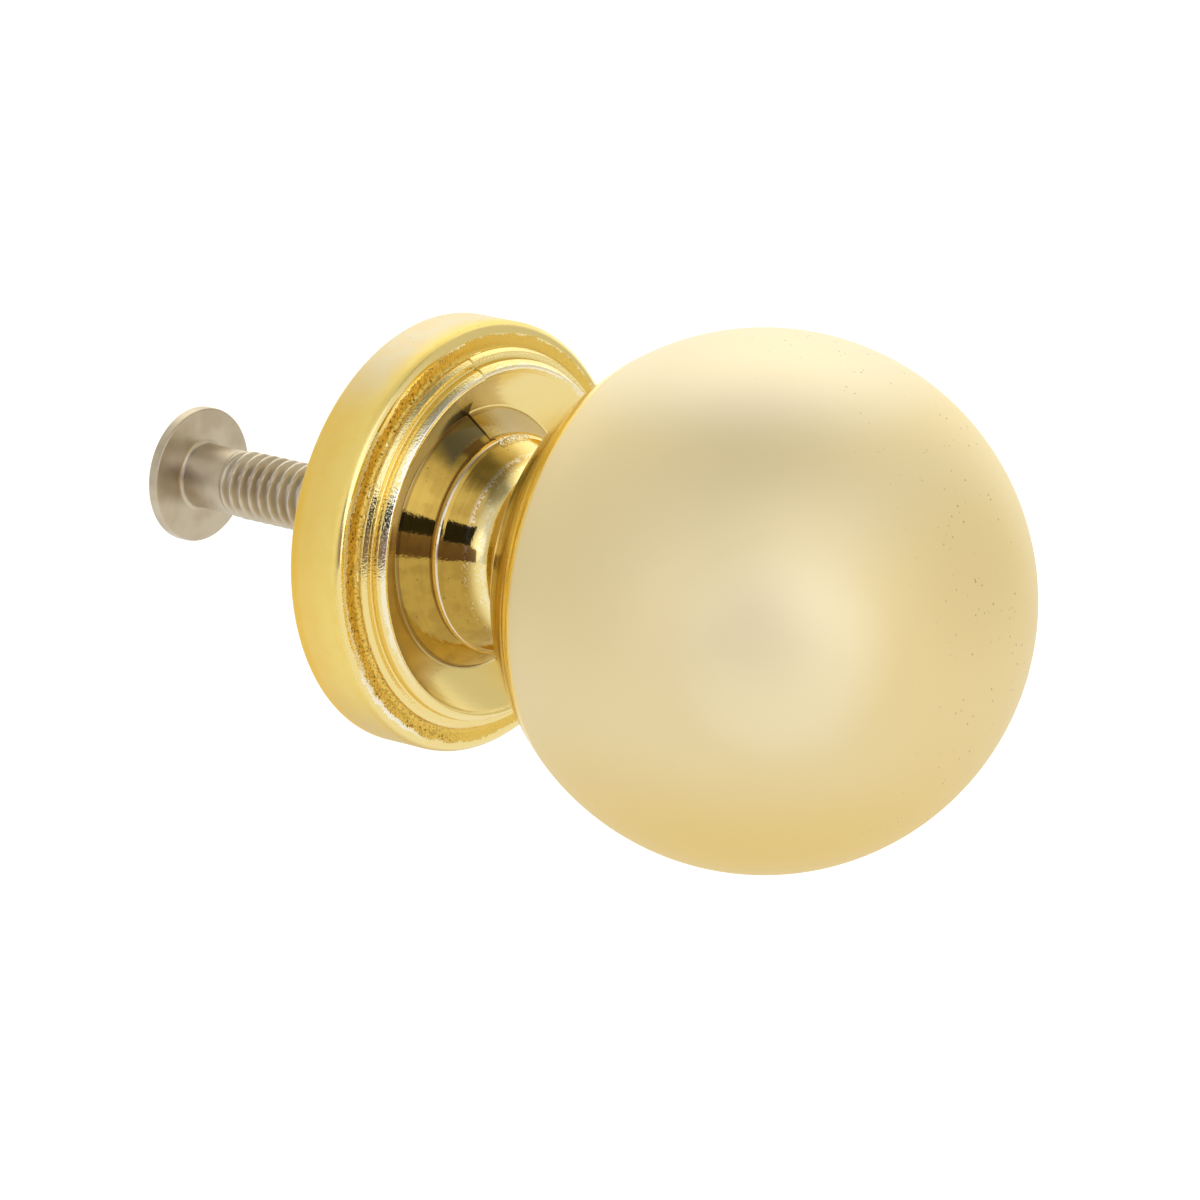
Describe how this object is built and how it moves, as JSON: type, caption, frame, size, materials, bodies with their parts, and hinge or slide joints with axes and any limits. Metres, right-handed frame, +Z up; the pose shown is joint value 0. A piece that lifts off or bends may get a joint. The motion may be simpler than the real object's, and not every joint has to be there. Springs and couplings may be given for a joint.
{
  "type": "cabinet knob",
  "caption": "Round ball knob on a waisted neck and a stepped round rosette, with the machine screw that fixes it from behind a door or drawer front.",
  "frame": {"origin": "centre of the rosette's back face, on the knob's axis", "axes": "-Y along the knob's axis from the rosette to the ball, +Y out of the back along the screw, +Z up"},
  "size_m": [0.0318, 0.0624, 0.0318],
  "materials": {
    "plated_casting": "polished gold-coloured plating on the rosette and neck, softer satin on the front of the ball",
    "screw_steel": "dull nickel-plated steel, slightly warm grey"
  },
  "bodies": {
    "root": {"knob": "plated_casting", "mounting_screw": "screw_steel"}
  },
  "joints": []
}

-----

-- EXERCISE BRIEF --
Go through the listing above and restate it word for word.

-- EXERCISE RESPONSE --
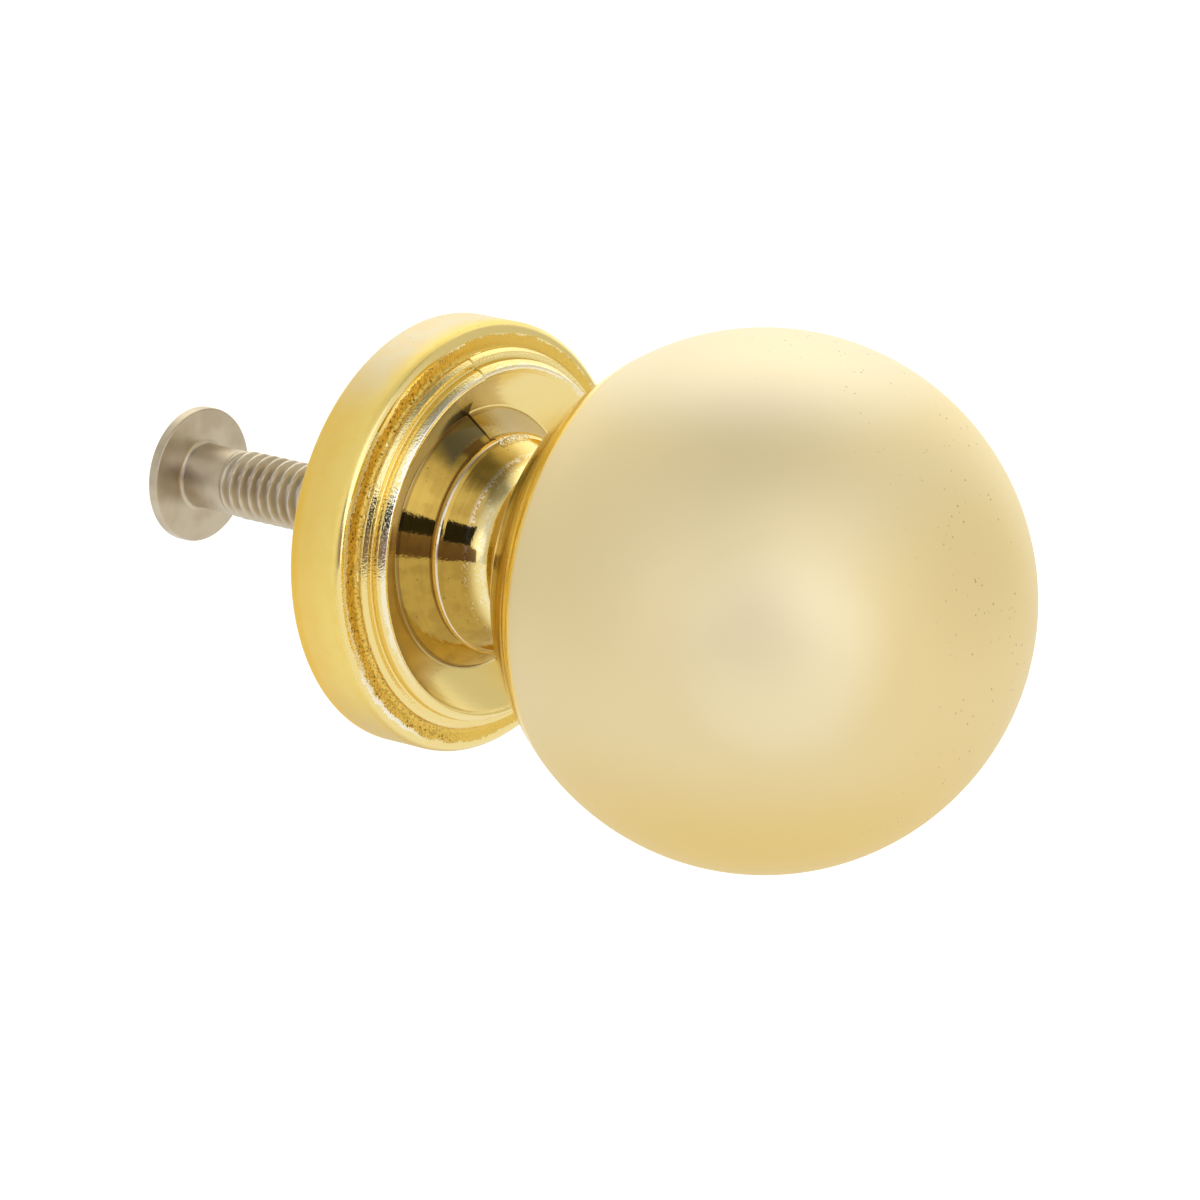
Describe how this object is built and how it moves, as JSON: type, caption, frame, size, materials, bodies with their parts, and hinge or slide joints with axes and any limits. Metres, right-handed frame, +Z up; the pose shown is joint value 0. A piece that lifts off or bends may get a joint. The motion may be simpler than the real object's, and not every joint has to be there. Springs and couplings may be given for a joint.
{
  "type": "cabinet knob",
  "caption": "Round ball knob on a waisted neck and a stepped round rosette, with the machine screw that fixes it from behind a door or drawer front.",
  "frame": {"origin": "centre of the rosette's back face, on the knob's axis", "axes": "-Y along the knob's axis from the rosette to the ball, +Y out of the back along the screw, +Z up"},
  "size_m": [0.0318, 0.0624, 0.0318],
  "materials": {
    "plated_casting": "polished gold-coloured plating on the rosette and neck, softer satin on the front of the ball",
    "screw_steel": "dull nickel-plated steel, slightly warm grey"
  },
  "bodies": {
    "root": {"knob": "plated_casting", "mounting_screw": "screw_steel"}
  },
  "joints": []
}